Главная Улица в панике бешеной:

Бледный, трясущийся, словно помешанный.

Страхом смертельным внезапно ужаленный.

Мечется - клубный делец накрахмаленный,

Плут-ростовщик и банкир продувной,

Мануфактурщик и модный портной,

Туз-меховщик, ювелир патентованный,

- Мечется каждый, тревожно взволнованный

Гулом и криками, издали слышными,

Средь облигаций меняльной конторы...

Демьян Бедный известен как мастер стихотворного фельетона, броской, разящей эпиграммы, стихов малой формы, но значительной емкости. Поэт-трибун, поэт-обличитель всегда был готов отправиться в самый дальний уголок страны ради встреч со своими читателями. Интересный разговор состоялся однажды у Демьяна Бедного с организаторами его поездки на Дальний Восток. Его не интересовала материальная сторона. «Солнце есть? - спросил он. - Есть. -- Советская власть есть? - Есть. - Тогда еду».

Годы, прошедшие со дня смерти поэта, - достаточно значительный срок для того, чтобы созданное им испытать временем. Конечно, из огромного количества произведений Демьяна Бедного отнюдь не все сохраняет свою прежнюю значимость. Те стихи на частные темы революционной действительности, в которых поэту не удалось подняться на высоту широкого художественного обобщения, остались просто интересным свидетельством времени, ценным материалом для истории эпохи.

Но лучшие произведения Демьяна Бедного, где его талант раскрылся в полной мере, где сильная патриотическая мысль и горячее чувство современника важных событий в истории страны нашли выражение в художественной форме, - эти произведения по-прежнему сохраняют свою силу и действенность.
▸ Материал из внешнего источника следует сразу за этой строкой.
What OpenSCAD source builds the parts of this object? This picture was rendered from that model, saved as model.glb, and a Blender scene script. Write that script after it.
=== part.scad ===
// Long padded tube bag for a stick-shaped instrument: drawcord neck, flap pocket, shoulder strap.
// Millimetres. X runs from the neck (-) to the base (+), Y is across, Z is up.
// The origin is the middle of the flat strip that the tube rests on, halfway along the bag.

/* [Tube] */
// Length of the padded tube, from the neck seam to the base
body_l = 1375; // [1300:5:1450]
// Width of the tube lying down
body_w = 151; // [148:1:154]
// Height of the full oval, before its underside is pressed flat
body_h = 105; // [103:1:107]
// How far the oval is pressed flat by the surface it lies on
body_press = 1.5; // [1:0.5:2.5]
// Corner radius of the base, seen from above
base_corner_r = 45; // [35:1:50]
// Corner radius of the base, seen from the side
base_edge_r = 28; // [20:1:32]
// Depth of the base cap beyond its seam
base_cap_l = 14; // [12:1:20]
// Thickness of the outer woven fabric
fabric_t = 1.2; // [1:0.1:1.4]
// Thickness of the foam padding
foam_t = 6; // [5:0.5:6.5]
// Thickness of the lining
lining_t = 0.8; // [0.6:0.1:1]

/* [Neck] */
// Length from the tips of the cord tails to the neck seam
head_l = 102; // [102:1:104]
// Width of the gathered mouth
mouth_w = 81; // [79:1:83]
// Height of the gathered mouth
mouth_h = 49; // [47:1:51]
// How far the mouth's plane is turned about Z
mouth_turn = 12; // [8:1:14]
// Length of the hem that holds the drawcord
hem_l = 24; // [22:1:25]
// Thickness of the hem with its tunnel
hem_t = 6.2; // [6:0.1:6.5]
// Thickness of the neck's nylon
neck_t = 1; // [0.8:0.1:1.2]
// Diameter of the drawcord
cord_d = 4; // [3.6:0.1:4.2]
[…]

Характеризуя особенности русской литературы, А.М.Горький писал: «В России каждый писатель был воистину и резко индивидуален, но всех объединяло одно упорное стремление - понять, почувствовать, догадаться о будущем страны, о судьбе ее народа, об ее роли на земле». Эти слова как нельзя лучше подходят для оценки жизни и творчества Демьяна Бедного.